[Structured object records]
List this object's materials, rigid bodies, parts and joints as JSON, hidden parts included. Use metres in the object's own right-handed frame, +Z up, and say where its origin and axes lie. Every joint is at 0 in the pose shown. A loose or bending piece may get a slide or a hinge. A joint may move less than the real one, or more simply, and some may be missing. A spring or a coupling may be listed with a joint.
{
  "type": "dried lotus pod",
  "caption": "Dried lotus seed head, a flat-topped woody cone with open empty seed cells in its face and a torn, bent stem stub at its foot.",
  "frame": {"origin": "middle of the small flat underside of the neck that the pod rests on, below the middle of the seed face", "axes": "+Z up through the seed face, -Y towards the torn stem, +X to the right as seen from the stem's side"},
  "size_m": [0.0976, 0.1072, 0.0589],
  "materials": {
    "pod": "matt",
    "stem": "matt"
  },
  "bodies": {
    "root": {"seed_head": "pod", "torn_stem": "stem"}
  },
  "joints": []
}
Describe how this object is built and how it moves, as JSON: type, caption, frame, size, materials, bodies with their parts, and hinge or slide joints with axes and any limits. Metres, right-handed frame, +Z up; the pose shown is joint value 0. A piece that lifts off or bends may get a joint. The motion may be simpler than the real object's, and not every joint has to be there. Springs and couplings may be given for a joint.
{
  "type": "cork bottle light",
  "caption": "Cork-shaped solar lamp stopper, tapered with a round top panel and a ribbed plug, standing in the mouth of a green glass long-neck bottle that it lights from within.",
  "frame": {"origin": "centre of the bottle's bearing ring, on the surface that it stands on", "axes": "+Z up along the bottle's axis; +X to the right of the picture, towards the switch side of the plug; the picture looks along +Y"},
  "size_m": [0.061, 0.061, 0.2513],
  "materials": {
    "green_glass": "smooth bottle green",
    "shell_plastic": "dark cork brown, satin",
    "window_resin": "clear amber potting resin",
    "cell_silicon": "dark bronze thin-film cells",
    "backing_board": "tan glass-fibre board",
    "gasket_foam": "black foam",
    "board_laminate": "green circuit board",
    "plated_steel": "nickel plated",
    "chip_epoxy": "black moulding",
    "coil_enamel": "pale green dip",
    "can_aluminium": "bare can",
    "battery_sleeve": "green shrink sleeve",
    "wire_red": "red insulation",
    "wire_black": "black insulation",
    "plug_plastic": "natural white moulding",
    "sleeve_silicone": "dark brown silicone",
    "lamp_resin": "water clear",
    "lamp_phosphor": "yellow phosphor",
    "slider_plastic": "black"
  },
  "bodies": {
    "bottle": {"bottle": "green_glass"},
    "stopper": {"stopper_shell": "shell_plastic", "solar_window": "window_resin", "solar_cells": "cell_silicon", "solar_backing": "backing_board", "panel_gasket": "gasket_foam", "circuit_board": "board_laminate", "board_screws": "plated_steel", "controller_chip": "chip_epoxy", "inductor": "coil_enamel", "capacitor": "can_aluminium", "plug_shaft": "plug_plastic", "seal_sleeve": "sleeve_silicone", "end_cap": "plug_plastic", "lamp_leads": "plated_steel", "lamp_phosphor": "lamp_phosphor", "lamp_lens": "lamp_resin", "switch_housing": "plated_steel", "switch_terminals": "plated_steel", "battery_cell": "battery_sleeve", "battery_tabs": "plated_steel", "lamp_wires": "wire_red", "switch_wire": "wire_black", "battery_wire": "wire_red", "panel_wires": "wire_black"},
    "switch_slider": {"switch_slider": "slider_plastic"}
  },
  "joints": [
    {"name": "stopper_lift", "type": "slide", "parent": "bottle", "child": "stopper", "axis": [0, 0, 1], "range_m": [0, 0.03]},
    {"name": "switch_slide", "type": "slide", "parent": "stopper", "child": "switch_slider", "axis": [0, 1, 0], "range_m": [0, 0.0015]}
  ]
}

▶ [What is asked]: Quote the whole listing above, leaving nothing out.

▶ [The solution]:
List this object's materials, rigid bodies, parts and joints as JSON, hidden parts included. Use metres in the object's own right-handed frame, +Z up, and say where its origin and axes lie. Every joint is at 0 in the pose shown. A loose or bending piece may get a slide or a hinge. A joint may move less than the real one, or more simply, and some may be missing. A spring or a coupling may be listed with a joint.
{
  "type": "dried lotus pod",
  "caption": "Dried lotus seed head, a flat-topped woody cone with open empty seed cells in its face and a torn, bent stem stub at its foot.",
  "frame": {"origin": "middle of the small flat underside of the neck that the pod rests on, below the middle of the seed face", "axes": "+Z up through the seed face, -Y towards the torn stem, +X to the right as seen from the stem's side"},
  "size_m": [0.0976, 0.1072, 0.0589],
  "materials": {
    "pod": "matt",
    "stem": "matt"
  },
  "bodies": {
    "root": {"seed_head": "pod", "torn_stem": "stem"}
  },
  "joints": []
}
Describe how this object is built and how it moves, as JSON: type, caption, frame, size, materials, bodies with their parts, and hinge or slide joints with axes and any limits. Metres, right-handed frame, +Z up; the pose shown is joint value 0. A piece that lifts off or bends may get a joint. The motion may be simpler than the real object's, and not every joint has to be there. Springs and couplings may be given for a joint.
{
  "type": "cork bottle light",
  "caption": "Cork-shaped solar lamp stopper, tapered with a round top panel and a ribbed plug, standing in the mouth of a green glass long-neck bottle that it lights from within.",
  "frame": {"origin": "centre of the bottle's bearing ring, on the surface that it stands on", "axes": "+Z up along the bottle's axis; +X to the right of the picture, towards the switch side of the plug; the picture looks along +Y"},
  "size_m": [0.061, 0.061, 0.2513],
  "materials": {
    "green_glass": "smooth bottle green",
    "shell_plastic": "dark cork brown, satin",
    "window_resin": "clear amber potting resin",
    "cell_silicon": "dark bronze thin-film cells",
    "backing_board": "tan glass-fibre board",
    "gasket_foam": "black foam",
    "board_laminate": "green circuit board",
    "plated_steel": "nickel plated",
    "chip_epoxy": "black moulding",
    "coil_enamel": "pale green dip",
    "can_aluminium": "bare can",
    "battery_sleeve": "green shrink sleeve",
    "wire_red": "red insulation",
    "wire_black": "black insulation",
    "plug_plastic": "natural white moulding",
    "sleeve_silicone": "dark brown silicone",
    "lamp_resin": "water clear",
    "lamp_phosphor": "yellow phosphor",
    "slider_plastic": "black"
  },
  "bodies": {
    "bottle": {"bottle": "green_glass"},
    "stopper": {"stopper_shell": "shell_plastic", "solar_window": "window_resin", "solar_cells": "cell_silicon", "solar_backing": "backing_board", "panel_gasket": "gasket_foam", "circuit_board": "board_laminate", "board_screws": "plated_steel", "controller_chip": "chip_epoxy", "inductor": "coil_enamel", "capacitor": "can_aluminium", "plug_shaft": "plug_plastic", "seal_sleeve": "sleeve_silicone", "end_cap": "plug_plastic", "lamp_leads": "plated_steel", "lamp_phosphor": "lamp_phosphor", "lamp_lens": "lamp_resin", "switch_housing": "plated_steel", "switch_terminals": "plated_steel", "battery_cell": "battery_sleeve", "battery_tabs": "plated_steel", "lamp_wires": "wire_red", "switch_wire": "wire_black", "battery_wire": "wire_red", "panel_wires": "wire_black"},
    "switch_slider": {"switch_slider": "slider_plastic"}
  },
  "joints": [
    {"name": "stopper_lift", "type": "slide", "parent": "bottle", "child": "stopper", "axis": [0, 0, 1], "range_m": [0, 0.03]},
    {"name": "switch_slide", "type": "slide", "parent": "stopper", "child": "switch_slider", "axis": [0, 1, 0], "range_m": [0, 0.0015]}
  ]
}